In other words, in the sample you give, Alice makes up 55% of Pam's corrections and 52% of Quentin's, and based on those two compatible data points (and the hundreds of others that you have, of course) you can evaluate the validity of the hypothesis that Alice is a more error-prone copyeditor than Bob.

Roukon
10-22-2009, 12:37 PM
One other variable you might want to consider - how many pages/words are the copyeditors doing apiece? If Alice is doing 100 pages and Bob's only doing 20, that won't show up if you're just looking at number of errors found.

This is one thing I would stress. You want to make sure that they have similar stimuli so you have the best basis for comparison. Ideally, you would want them to copyedit and proofread the same item.

As to your original question, the easiest way to eliminate the "proofreader bias" would be to pre-test them by giving your proofreaders the same document and comparing the errors the find with each other until you have some of them that have similar score for the proofreading. Then you use those individuals for the actual proofreading and since they have a similar "proofreading score" you won't have as much of a bias as if you used random people.

However, it sounds like you have all ready collected your data. You can still use the method I just described, but you will be throwing out many of the data points you collected, as they will only complicate or distort your findings. If this is for a report of any type (even a school one, which I assume it is) you will need to report that you excluded some data points and why you did this.

If you want more help, PM me. I am a psychology graduate, who has an interest in statistics. However, I feel I should mention, stats are rarely simple and quick to do.

Later Days,
Roukon

potatocubed
10-22-2009, 04:14 PM
Thanks for all your help guys. I'll make douglas' correction and see if I can't do something with the page counts as well - I have that data, it's just less convenient to pull out of the system.

Pyrian
10-22-2009, 04:47 PM
Without page counts or a similar measure of comparison, the data is meaningless, unless they're generally evenly distributed anyway. "Joe has four times as many errors as Hugo!" "Um, but Joe's been working here eight times as long..." Even with page counts, the method you're using can easily introduce errors if certain proofreaders are significantly more likely to have proofread certain copyeditors - i.e., if Pam proofread a lot of Alice's work and Alice was very good, Pam would get weighted as a lenient proofreader.

Thajocoth
10-22-2009, 08:11 PM
Assuming no more columns than that, I'd say modify corrections based on each proofreader's standard deviations.

If there are any more columns besides what's shown, I'd recommend using 10-fold cross-validation, but that requires:
A) Explaining it
B) You to write code (or draw very long decision trees)

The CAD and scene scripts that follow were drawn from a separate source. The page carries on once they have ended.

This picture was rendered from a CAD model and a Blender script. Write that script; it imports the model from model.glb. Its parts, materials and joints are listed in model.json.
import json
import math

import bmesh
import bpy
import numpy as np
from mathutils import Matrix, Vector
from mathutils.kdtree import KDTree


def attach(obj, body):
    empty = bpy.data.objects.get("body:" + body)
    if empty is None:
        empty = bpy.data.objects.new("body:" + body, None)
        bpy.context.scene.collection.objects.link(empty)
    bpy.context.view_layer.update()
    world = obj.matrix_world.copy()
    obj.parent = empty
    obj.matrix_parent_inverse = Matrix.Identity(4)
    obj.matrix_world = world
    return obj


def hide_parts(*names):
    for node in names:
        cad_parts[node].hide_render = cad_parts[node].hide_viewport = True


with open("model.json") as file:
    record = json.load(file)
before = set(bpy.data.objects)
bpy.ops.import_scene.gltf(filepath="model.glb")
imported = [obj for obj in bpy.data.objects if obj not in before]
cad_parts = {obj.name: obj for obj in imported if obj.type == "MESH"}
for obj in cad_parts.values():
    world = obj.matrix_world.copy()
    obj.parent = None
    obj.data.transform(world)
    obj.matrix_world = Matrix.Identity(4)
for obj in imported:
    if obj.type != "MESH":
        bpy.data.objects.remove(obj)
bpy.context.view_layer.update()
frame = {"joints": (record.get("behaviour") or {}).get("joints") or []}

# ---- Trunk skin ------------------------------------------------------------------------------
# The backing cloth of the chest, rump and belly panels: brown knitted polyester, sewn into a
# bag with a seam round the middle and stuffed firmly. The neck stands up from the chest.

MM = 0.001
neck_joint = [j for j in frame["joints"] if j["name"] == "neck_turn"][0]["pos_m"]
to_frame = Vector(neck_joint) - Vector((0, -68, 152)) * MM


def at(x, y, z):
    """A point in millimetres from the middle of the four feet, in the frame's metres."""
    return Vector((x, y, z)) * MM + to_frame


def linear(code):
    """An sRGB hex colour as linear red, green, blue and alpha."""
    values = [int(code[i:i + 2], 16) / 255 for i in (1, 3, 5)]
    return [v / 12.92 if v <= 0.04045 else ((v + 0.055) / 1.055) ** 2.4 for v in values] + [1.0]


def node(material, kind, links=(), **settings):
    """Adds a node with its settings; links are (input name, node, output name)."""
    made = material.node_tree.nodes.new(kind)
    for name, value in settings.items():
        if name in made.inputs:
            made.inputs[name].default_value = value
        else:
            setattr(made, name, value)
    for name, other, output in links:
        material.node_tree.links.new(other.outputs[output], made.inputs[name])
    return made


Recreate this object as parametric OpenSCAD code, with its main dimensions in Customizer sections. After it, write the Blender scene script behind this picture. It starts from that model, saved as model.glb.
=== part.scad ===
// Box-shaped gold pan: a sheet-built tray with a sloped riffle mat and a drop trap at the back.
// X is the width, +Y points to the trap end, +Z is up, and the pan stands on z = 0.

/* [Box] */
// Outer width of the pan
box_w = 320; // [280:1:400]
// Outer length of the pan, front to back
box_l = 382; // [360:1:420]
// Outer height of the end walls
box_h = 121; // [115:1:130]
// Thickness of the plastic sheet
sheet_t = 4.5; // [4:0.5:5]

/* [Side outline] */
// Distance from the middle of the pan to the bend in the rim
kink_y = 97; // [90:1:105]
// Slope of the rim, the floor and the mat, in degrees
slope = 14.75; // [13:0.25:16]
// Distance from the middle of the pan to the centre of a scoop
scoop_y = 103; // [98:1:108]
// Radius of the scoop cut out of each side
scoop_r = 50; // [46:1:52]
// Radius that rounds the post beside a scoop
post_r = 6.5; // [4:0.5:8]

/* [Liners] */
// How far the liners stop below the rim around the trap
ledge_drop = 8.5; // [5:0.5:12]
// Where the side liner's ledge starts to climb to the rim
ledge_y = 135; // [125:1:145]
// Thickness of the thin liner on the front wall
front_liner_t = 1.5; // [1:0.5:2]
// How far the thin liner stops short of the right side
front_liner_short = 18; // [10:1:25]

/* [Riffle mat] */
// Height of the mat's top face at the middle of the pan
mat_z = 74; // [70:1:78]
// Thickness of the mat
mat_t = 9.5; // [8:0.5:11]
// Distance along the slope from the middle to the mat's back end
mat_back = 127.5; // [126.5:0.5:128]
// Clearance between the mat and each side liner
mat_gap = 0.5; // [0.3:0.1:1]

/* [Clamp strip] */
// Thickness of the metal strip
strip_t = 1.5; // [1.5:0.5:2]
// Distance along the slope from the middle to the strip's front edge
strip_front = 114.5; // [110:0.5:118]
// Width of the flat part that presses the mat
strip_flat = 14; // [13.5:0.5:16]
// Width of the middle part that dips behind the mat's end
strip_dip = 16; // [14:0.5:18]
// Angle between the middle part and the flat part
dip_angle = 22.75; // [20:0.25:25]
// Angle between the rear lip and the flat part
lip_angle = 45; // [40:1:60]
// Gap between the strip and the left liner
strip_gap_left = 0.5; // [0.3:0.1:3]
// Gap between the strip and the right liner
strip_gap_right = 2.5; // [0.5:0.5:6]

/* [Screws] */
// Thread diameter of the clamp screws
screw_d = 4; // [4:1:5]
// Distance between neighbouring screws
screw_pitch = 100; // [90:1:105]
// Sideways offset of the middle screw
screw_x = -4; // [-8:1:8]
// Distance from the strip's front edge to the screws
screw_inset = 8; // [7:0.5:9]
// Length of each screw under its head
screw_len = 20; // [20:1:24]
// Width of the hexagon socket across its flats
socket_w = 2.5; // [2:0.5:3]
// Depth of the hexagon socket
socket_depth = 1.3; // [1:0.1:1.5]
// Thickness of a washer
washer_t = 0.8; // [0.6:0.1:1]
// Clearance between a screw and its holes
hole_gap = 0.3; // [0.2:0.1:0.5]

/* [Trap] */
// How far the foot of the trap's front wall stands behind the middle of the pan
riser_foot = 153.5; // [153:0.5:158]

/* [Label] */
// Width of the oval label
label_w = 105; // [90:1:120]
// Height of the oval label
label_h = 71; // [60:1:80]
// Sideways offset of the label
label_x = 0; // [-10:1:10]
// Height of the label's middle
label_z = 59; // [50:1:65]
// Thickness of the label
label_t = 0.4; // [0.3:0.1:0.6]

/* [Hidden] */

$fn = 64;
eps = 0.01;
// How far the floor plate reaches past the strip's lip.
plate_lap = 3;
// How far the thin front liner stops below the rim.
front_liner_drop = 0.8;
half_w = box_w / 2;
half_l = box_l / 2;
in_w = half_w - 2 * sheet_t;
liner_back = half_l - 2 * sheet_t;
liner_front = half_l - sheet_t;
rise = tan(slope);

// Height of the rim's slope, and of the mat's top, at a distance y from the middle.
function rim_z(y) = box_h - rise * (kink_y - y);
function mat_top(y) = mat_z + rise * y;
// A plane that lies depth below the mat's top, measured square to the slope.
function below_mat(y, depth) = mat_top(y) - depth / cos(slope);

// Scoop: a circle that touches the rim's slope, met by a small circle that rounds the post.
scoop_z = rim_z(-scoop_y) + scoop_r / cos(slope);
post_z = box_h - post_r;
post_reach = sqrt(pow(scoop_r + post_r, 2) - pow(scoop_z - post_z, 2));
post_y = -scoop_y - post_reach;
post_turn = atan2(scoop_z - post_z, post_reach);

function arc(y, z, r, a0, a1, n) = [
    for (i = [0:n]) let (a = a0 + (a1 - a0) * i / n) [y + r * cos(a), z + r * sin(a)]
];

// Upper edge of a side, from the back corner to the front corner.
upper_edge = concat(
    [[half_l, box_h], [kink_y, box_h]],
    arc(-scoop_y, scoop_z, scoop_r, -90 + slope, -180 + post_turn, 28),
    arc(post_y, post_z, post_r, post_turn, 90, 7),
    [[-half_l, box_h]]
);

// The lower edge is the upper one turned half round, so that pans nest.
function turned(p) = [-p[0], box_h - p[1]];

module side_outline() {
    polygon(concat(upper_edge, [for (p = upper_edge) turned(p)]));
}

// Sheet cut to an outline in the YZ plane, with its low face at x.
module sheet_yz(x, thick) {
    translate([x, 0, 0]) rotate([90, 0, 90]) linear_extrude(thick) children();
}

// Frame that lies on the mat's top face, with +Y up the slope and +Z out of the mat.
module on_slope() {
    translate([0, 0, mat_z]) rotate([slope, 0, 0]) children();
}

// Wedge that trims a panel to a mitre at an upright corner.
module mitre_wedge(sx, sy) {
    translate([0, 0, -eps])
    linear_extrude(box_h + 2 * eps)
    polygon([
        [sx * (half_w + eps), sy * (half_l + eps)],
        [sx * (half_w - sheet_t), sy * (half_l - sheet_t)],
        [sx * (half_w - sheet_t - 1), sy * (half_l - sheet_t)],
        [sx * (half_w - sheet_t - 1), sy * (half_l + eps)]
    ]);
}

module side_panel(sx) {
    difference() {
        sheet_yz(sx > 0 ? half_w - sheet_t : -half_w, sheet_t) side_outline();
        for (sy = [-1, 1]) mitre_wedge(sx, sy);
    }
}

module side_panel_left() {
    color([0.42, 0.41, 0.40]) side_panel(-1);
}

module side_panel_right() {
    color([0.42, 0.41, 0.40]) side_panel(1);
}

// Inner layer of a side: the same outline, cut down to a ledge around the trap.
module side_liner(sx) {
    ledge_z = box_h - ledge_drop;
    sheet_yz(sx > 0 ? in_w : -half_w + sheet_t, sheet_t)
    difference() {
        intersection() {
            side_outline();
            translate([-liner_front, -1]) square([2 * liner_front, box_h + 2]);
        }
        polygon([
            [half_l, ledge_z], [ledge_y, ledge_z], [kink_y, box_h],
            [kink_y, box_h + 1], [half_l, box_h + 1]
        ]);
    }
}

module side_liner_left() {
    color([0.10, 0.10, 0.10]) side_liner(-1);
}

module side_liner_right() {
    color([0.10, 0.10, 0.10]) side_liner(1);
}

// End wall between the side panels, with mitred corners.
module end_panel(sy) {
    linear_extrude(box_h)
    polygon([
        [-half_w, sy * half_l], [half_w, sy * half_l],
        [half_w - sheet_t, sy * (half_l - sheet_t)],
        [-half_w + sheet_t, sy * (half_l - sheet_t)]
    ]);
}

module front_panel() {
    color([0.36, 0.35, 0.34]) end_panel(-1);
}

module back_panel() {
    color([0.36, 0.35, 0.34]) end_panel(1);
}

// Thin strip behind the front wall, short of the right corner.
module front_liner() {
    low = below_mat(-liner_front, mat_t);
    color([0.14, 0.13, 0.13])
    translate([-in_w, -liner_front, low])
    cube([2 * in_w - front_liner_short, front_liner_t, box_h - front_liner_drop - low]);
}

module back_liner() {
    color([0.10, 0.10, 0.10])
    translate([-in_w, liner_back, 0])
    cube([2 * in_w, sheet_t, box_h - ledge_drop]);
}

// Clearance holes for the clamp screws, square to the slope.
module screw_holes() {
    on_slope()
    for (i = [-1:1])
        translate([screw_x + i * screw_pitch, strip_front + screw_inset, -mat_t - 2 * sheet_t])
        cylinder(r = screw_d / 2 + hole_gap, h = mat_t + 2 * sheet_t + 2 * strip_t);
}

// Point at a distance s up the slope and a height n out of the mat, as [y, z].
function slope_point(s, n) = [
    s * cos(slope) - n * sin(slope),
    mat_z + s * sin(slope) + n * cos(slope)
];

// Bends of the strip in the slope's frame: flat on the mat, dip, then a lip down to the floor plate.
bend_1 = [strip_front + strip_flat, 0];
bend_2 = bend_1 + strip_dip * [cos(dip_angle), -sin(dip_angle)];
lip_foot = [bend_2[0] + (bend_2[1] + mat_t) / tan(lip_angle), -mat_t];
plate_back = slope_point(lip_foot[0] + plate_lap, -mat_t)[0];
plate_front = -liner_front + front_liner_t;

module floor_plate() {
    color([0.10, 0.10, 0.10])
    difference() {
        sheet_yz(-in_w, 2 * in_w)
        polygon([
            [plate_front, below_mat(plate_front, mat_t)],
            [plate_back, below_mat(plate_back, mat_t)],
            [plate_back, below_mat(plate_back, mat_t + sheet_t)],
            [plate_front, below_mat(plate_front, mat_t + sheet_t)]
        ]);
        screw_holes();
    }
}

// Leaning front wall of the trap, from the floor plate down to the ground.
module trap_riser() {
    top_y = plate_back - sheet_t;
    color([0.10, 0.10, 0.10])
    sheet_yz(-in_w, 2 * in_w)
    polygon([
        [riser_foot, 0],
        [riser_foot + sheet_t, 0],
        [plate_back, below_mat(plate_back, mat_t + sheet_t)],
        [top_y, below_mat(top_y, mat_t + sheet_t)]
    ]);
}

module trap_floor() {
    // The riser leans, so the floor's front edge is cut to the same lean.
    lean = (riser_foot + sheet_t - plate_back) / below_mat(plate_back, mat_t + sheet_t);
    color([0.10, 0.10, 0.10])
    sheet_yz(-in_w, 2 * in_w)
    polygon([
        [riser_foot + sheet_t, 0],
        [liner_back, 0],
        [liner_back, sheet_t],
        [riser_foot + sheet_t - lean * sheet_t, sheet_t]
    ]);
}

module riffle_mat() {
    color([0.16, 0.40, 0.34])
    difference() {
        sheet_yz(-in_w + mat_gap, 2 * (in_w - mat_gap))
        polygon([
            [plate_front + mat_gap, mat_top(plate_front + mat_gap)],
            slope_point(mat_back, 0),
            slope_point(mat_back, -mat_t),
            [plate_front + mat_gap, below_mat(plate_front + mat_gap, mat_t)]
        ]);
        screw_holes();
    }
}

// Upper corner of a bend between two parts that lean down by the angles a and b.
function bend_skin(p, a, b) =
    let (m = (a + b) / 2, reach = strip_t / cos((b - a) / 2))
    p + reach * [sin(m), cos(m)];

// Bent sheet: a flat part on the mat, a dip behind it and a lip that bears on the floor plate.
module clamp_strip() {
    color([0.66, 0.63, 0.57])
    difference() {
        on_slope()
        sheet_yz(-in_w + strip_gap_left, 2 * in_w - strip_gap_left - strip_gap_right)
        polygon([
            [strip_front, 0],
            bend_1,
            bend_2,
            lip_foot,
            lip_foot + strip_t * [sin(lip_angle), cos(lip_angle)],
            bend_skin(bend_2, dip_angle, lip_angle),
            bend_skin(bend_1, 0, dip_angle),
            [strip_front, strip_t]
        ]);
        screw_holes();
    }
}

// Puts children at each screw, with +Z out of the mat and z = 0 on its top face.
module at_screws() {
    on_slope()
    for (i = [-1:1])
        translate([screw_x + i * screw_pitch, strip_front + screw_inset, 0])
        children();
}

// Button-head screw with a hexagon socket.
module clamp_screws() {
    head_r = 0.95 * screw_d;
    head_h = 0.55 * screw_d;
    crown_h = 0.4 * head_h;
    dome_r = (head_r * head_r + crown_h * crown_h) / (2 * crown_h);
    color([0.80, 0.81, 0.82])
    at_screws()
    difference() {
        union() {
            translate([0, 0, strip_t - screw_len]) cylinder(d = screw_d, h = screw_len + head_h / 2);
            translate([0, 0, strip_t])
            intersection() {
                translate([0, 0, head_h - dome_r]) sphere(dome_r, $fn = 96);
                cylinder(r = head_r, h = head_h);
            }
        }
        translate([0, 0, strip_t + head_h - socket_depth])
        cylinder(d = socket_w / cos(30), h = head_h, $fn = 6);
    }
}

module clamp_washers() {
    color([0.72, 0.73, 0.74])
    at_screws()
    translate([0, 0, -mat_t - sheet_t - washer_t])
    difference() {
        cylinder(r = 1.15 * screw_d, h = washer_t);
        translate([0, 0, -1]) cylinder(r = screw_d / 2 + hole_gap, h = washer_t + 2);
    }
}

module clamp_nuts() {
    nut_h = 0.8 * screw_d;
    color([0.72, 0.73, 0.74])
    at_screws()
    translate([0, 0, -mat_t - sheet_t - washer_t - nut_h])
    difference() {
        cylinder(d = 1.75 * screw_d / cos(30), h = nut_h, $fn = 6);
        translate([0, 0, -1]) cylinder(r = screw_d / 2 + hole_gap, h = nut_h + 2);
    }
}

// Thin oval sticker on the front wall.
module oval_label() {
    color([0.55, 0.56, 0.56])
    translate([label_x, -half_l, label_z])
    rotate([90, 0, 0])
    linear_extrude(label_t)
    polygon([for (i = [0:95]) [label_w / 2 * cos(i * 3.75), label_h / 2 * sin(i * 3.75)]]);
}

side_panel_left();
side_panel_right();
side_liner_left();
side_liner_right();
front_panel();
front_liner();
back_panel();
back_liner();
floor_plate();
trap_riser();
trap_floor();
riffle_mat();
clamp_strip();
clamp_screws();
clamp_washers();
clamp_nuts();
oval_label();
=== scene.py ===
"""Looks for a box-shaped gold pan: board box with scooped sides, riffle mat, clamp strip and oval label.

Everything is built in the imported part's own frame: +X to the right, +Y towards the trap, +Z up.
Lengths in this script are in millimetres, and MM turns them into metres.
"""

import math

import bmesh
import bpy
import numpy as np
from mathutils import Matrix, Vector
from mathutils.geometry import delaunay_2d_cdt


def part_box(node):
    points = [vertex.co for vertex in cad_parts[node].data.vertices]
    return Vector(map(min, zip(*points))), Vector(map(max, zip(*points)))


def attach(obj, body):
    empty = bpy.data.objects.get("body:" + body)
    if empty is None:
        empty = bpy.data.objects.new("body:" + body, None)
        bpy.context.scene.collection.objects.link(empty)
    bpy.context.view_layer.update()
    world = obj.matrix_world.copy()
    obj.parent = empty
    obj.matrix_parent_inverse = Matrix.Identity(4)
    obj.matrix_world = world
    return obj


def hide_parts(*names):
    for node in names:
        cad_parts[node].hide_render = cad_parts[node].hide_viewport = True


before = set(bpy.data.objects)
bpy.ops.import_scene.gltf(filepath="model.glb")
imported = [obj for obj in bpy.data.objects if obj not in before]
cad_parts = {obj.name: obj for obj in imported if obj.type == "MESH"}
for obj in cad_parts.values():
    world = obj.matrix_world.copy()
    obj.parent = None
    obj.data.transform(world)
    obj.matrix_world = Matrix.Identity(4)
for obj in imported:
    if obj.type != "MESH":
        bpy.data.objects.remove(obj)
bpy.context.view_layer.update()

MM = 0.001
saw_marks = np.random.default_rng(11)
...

It's a form of machine learning... A way of extracting information from a data table. Basically, you'd declare Copyeditor to be your "class" variable, since that's what you want to learn about. Then you normalize your results a bit. (Personally, I'd take an average of each proofreader's corrections, and divide each set of corrections by that, but a better way to handle it than that would be to calculate each proofreader's standard deviations and use that data to group their corrections into A, B, C, D & E (It's bad for any column to have too many values... 5 is actually pushing it, but acceptable). Then remove the proofreader column, as it's incorporated into the corrections column.) Any remaining quantitative columns would be broken down into ranges instead of using flat numbers. That's all preparation for machine learning in general. 10-fold cross-validation means you divide the data into 10 equal pieces. For each piece, you calculate the rules of the other 9 pieces, then test those rules on the current piece to see how accurate they are. The average of those is the accuracy of your resulting rule-set. Rule generation would wind up being, like, "If A and B and C, then Copyeditor is Bob." This is, of course, very much a summary and not enough information really to do this.

EDIT:
...the page counts as well - I have that data, it's just less convenient to pull out of the system.

Definitely incorporate the page counts, but again, that should adjust corrections (corrections per 100 pages?), so it wouldn't bring you into machine learning territory.

RS14
10-22-2009, 08:50 PM
This will exaggerate proofreader bias, not eliminate it. You want to divide by M instead. If your data has to be integers or you just prefer not working with results that are all near 1, multiply the original data by 100 before dividing by M.

x=50/M. Multiplying the data set by x is the same as dividing by 50, with a scaling factor, if I understand what is being done correctly.